● Aim
Return each line of the listing that contains the string "body".

Extracted records:
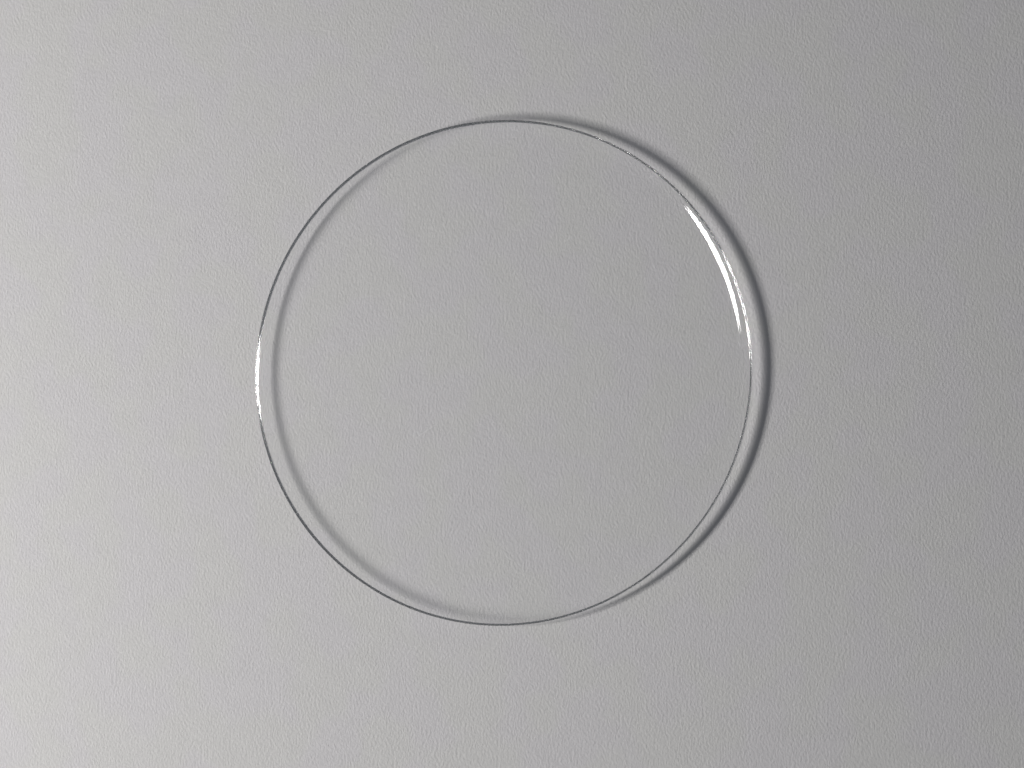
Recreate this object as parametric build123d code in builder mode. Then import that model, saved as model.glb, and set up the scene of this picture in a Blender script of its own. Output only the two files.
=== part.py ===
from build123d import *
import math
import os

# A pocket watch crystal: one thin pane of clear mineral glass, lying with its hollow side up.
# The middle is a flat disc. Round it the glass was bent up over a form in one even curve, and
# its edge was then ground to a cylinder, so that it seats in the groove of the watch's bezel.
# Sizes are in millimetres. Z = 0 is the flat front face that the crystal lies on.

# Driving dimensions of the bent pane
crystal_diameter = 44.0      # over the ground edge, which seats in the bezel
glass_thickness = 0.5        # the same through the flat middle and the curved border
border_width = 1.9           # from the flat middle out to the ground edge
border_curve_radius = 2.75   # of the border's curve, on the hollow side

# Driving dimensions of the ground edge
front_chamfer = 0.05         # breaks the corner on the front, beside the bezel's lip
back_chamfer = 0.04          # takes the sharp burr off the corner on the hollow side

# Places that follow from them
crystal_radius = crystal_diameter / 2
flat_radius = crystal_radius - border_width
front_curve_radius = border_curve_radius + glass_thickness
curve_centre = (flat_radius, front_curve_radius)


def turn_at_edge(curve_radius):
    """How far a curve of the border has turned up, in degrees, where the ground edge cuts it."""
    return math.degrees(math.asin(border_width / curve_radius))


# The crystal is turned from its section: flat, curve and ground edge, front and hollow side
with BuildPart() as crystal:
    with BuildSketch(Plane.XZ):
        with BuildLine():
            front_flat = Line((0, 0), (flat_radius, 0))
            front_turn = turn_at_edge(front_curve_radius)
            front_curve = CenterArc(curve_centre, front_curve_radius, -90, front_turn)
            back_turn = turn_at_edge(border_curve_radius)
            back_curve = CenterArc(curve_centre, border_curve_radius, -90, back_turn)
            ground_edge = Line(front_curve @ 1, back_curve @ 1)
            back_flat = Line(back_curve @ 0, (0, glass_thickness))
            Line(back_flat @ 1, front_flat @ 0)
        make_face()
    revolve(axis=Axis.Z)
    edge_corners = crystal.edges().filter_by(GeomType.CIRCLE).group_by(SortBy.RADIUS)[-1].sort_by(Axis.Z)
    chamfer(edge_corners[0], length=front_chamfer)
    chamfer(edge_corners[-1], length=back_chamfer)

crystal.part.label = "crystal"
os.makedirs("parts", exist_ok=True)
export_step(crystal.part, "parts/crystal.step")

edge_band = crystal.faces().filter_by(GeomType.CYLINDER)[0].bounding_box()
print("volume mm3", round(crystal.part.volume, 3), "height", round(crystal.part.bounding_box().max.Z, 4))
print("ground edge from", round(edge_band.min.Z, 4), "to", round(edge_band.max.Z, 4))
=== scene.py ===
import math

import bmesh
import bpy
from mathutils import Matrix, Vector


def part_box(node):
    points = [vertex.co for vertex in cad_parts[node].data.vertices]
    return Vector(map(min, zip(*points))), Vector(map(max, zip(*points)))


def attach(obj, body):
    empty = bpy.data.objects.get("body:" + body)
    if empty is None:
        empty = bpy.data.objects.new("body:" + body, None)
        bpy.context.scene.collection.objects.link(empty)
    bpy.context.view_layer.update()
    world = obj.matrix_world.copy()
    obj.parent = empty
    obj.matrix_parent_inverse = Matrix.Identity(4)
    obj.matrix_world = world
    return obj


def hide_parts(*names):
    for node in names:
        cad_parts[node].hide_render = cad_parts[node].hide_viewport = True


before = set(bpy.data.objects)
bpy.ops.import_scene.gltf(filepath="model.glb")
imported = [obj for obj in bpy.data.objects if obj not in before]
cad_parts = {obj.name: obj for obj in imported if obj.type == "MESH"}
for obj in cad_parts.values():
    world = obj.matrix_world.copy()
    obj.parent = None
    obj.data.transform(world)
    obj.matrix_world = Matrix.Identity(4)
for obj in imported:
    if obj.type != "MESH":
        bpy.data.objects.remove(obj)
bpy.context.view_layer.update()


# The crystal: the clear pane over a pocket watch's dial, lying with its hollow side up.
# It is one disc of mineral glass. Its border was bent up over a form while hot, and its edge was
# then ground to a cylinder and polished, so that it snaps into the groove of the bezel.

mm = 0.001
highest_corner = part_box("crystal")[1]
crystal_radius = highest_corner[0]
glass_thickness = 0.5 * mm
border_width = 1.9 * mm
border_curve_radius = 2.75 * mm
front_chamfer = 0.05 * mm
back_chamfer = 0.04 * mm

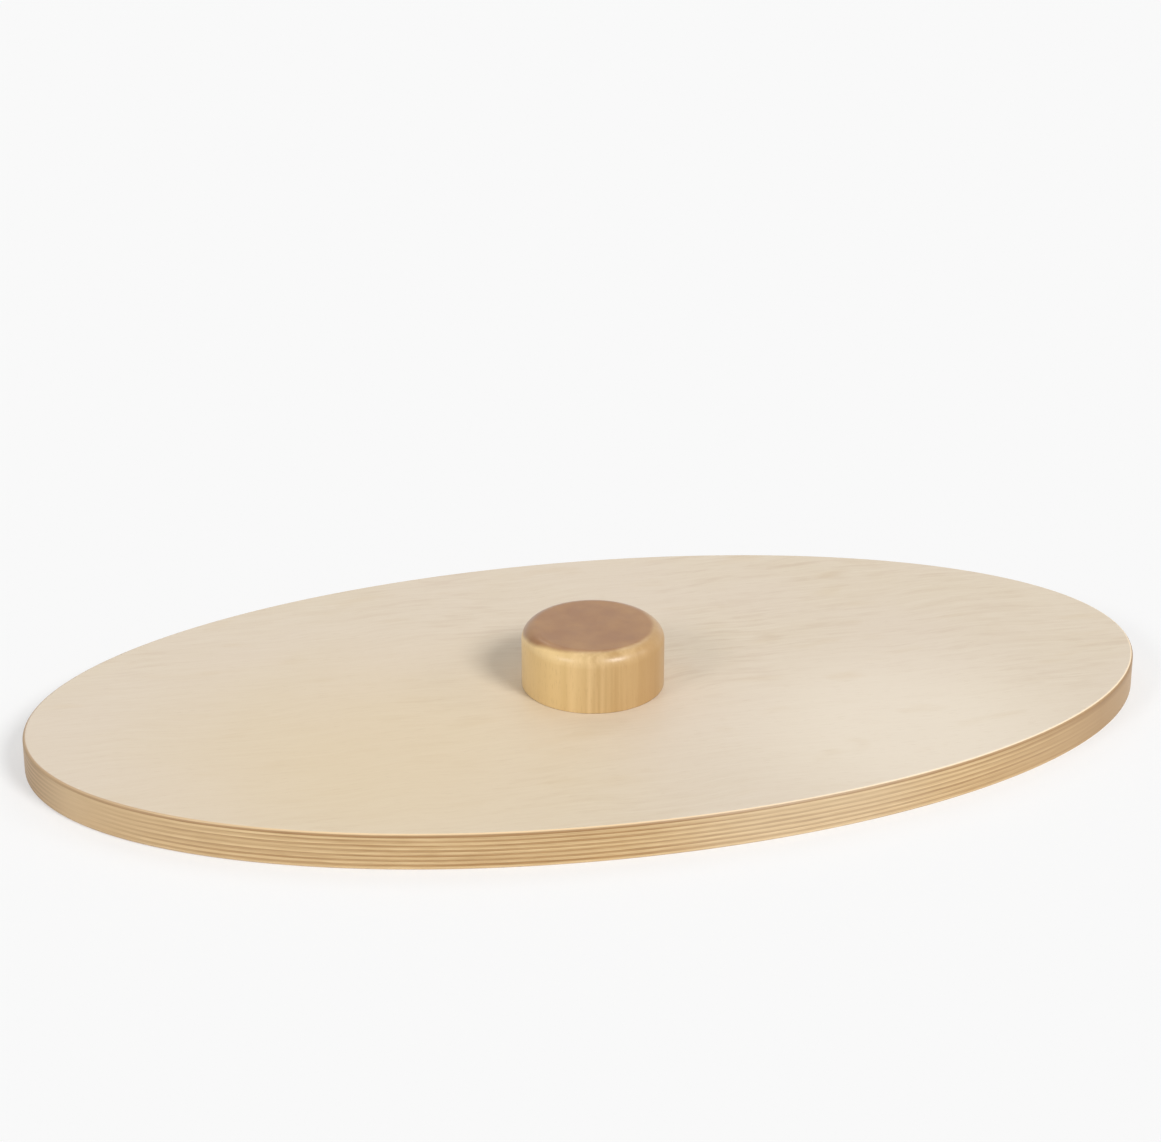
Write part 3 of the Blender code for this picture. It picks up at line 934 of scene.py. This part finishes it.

● Answer to the exercise
def attach(obj, body):
    empty = bpy.data.objects.get("body:" + body)
        empty = bpy.data.objects.new("body:" + body, None)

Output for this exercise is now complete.